Compound interest is a key financial concept that allows savings or investments to grow over time. Unlike simple interest, which is calculated only on the initial capital, compound interest is generated on both the initial capital and the accumulated interest from previous periods. This mechanism makes time an essential ally for increasing returns.
How Compound Interest Works
The principle of compound interest is based on reinvesting the earnings obtained, making them generate returns in the future. For example, if you invest $1,000 at an annual interest rate of 5%, at the end of the first year, you will have $1,050. In the second year, the 5% is calculated on $1,050, leaving a balance of $1,102.50. In the third year, the calculation is made on $1,102.50, resulting in $1,157.63.
If you keep the investment for 10 years at a constant 5% annual rate, you will reach $1,628.89. As you can see, the growth is exponential over time, making compound interest a powerful tool for growing your money.
Comparison with Simple Interest
If we compare this with simple interest, where interest is calculated only on the initial capital, after 10 years you would have $1,500 (i.e., $1,000 + $500 in interest). As you can see, compound interest generates greater returns due to the reinvestment of interest.

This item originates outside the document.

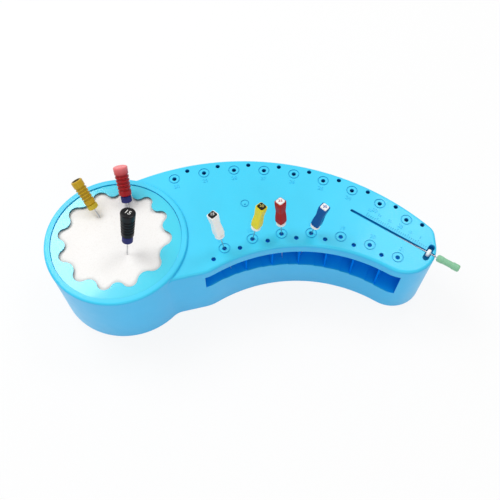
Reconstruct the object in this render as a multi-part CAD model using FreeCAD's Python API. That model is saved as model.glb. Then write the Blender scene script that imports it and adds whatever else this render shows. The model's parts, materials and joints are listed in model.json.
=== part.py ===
import FreeCAD, Part
import math
import os

# Endodontic measuring block: a round pot with a foam cushion, and a curved arm with depth holes.
# Origin on the pot's axis at the base plane, +X along the arm, +Y away from the user, +Z up, in mm.

V = FreeCAD.Vector
UP = V(0, 0, 1)

# block
BLOCK_H = 35.0
FLOOR_T = 3.0
POT_R = 31.0
POT_WALL = 3.8
CUP_R = POT_R - POT_WALL
RIM_OVER = 0.1
RIM_R = POT_R + RIM_OVER
RIM_RISE = 1.3
RIM_TOP = BLOCK_H + RIM_RISE
RING_SEAT_DROP = 0.6
RING_SEAT_Z = BLOCK_H - RING_SEAT_DROP
RING_LEDGE = 1.25
RING_SEAT_R = CUP_R + RING_LEDGE
TOP_ROUND = 1.3
RIM_ROUND = 1.0

# arm outline, seen from above
FAR_R = 113.4
FAR_APEX_X = 55.1
FAR_APEX_Y = 42.6
FAR_C = V(FAR_APEX_X, FAR_APEX_Y - FAR_R, 0)
NEAR_R = 69.1
NEAR_APEX_X = 80.4
NEAR_APEX_Y = -2.73
NEAR_C = V(NEAR_APEX_X, NEAR_APEX_Y - NEAR_R, 0)
END_X = 138.8
END_R = 14.0
END_CX = END_X - END_R
END_CY = NEAR_C.y + math.sqrt((NEAR_R + END_R) ** 2 - (END_CX - NEAR_C.x) ** 2)
END_C = V(END_CX, END_CY, 0)
ROOT_DEG = -38.7
ROOT_X = POT_R * math.cos(math.radians(ROOT_DEG))
ROOT_Y = POT_R * math.sin(math.radians(ROOT_DEG))
HEEL_X = 40.6
HEEL_Y = NEAR_C.y + math.sqrt(NEAR_R ** 2 - (HEEL_X - NEAR_C.x) ** 2)
HEEL_SLOPE = (HEEL_Y - ROOT_Y) / (HEEL_X - ROOT_X)
HEEL_ROUND = 18.0
FAR_CORNER_ROUND = 6.0
NEAR_ROOT_ROUND = 8.0
FAR_ROOT_ROUND = 12.0

# hollow underside
WALL = 2.4
PLATE_T = 3.5
BAND_T = 3.0

# depth holes, placed by their distance along the arm's edges from the middle of each edge
HOLE_R = 1.0
MARK_R = 2.3
MARK_W = 0.5
MARK_DEPTH = 0.3
BAY_COUNT = 7
BAY_STEP = 11.82
NEAR_RINGED_AT = 31.6
NEAR_PLAIN_AT = 37.63
NEAR_RINGED_R = NEAR_R + 6.6
NEAR_PLAIN_R = NEAR_R + 4.2
NEAR_RINGED_DEPTH = 15.0
NEAR_PLAIN_DEPTH = 14.5
FAR_ROW_SHIFT = 1.09
FAR_ROW_C = V(FAR_C.x + FAR_ROW_SHIFT, FAR_C.y, 0)
FAR_COUNT = 9
FAR_STEP = 14.527
FAR_RINGED_AT = -81.15
FAR_PLAIN_AT = -88.07
FAR_RINGED_R = FAR_R - 5.6
FAR_PLAIN_R = FAR_R - 2.9
FAR_RINGED_DEPTH = NEAR_RINGED_DEPTH + BAY_COUNT
FAR_PLAIN_DEPTH = NEAR_PLAIN_DEPTH + BAY_COUNT

# window and its bays under the near row
WINDOW_LEFT_AT = 44.14
WINDOW_RIGHT_AT = -44.56
LIP_T = 2.0
LIP_H = 5.0
BAY_PLATE_T = 2.0
BAY_BEHIND = 5.8
BAY_OUT_R = NEAR_RINGED_R + BAY_BEHIND
BAY_BACK_T = 2.1
RIB_T = 0.7
RIB_AFTER = 1.63
RIB_SETBACK = 1.0
SHELF_T = 2.5

# ruler groove and stop slot
GROOVE_X = 103.2
GROOVE_Y = 15.4
GROOVE_DEG = -33.7
GROOVE_W = 1.3
GROOVE_DEPTH = 1.4
REST_DEPTH = 0.8
SLOT_AT = 38.0
SLOT_W = 2.7
SLOT_LEN = 8.8
SLOT_DEPTH = 2.6
TICK_COUNT = 31
TICK_W = 0.3
TICK_DEPTH = 0.2

# mould mark on the top
GATE_X = 55.6
GATE_Y = 18.9
GATE = V(GATE_X, GATE_Y, 0)
GATE_R = 1.7
GATE_SPOT_R = 0.45

# scalloped ring and cushion
RING_T = 1.3
RING_GAP = 0.05
RING_ROUND = 0.2
LOBE_TIP_R = CUP_R - 2.3
LOBE_ROOT_R = CUP_R - 5.8
OPENING_C = V(-0.8, 0.7, 0)
LOBE_DEG = [1, 30, 56, 83, 111, 147, 176, 203, 235, 265, 292, 325]
FOAM_R = CUP_R - 0.2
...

Using Compound Interest for Investing in the Stock Market with Vest
When investing in the stock market with platforms like Vest, compound interest can be leveraged by reinvesting the gains made from asset sales or dividends. As investments are held long-term, this reinvestment process can be key to maximizing the growth of your portfolio. In Vest, if you choose to reinvest the earnings generated, you can take advantage of compound interest and potentially increase your gains over time.
Advantages of Compound Interest
Exponential Growth: Over the long term, compound interest can generate significant capital growth.
Encourages Saving: It encourages reinvestment of earnings to improve results over time.
Versatile Application: It is useful in various investment forms, including savings accounts, pension funds, and the stock market.
Disadvantages of Compound Interest
Risk of Loss: While compound interest can be beneficial, results are always subject to market volatility and other economic factors. All types of investment carry risk, and it is possible to lose part or all of your initial investment.
Time Demand: Its true effect is best observed over the long term, which may discourage those looking for quick results.
Associated Costs: Some financial products using compound interest may have fees that reduce net returns.
Important Considerations
It’s essential to remember that compound interest does not guarantee returns. Each investment carries risks, and it’s always necessary to carefully assess available financial products and their terms.
Conclusion
Compound interest is a powerful tool in finance that can amplify the results of your savings and investments. However, it’s always necessary to consider the risks involved and have a long-term view to maximize its potential.